Hardly any pension providers are making any money out of auto-enrolment but that is not the same as “workplace pensions”. The biggest DC schemes such as LBG, JP Morgan and HSBC now have billions in assets and present fund managers with fabulous long-term income streams. The bundled players such as Zurich, Standard Life, Legal and General and Fidelity who got in early and captured the elite DC market ten to twenty years ago are now very profitable indeed.
As the NEST chart shows, once you have reached a certain size, the operators of DC pensions can make huge amounts of money. Assuming that is, that people like me don’t go pissing on their bonfire and driving costs down. Why the operators are so resolutely against benchmarking, refuse to lift NDAs and write me stroppy letters when I write this kind of blog, is that their vision of “lifetime pricing” is complete baloney (and they know it).
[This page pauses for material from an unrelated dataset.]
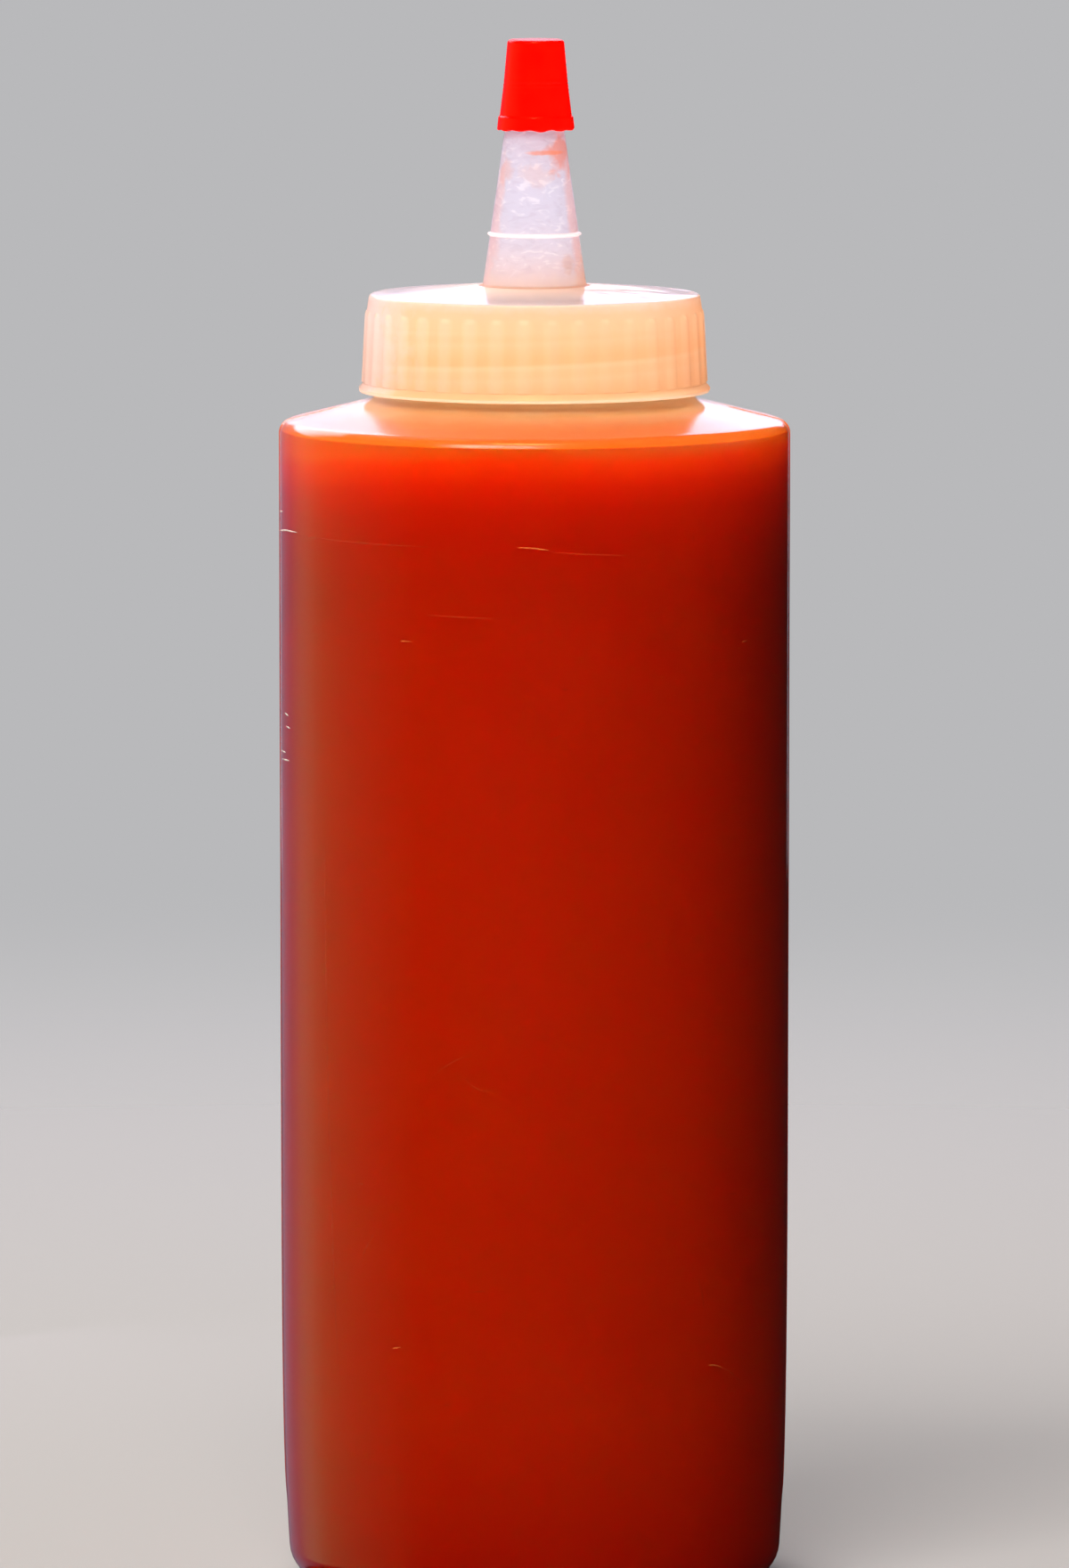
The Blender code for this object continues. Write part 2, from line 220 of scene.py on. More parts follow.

We do expect the operators to finance the early part of a DC pension’s charges. We expect them to reserve for this or to explicitly state their borrowing (NEST). Even the non-insured master trusts are going to have to partially reserve within the next few months. We also expect for operators to recover the costs of this financing later in the contract and I am happy to see numbers which show them doing this.
But we do not expect to see the kind of profiteering that has been going on among the insurers on legacy DC (I am still paying 4.25%pa on the capital units of my Allied Dunbar pension bought in 1985).
Instead we expect to see prices for DC coming down as the massive surge in profits in the NEST projection, feed through.
Workplace pensions are not here to provide the shareholders of insurance companies with windfall profits in the ten or twenty years time. They are here to provide members with good outcomes. A 1% pa reduction in charges over the lifetime of a contract means a 27% improvement in outcomes for consumers.
Right now, workplace pensions may be costing the shareholders, their pleasure is downstream, but they should not expect a gold-rush – unless they get the ongoing patronage of a munificent financial press, regulator, CMA and of bloggers like me!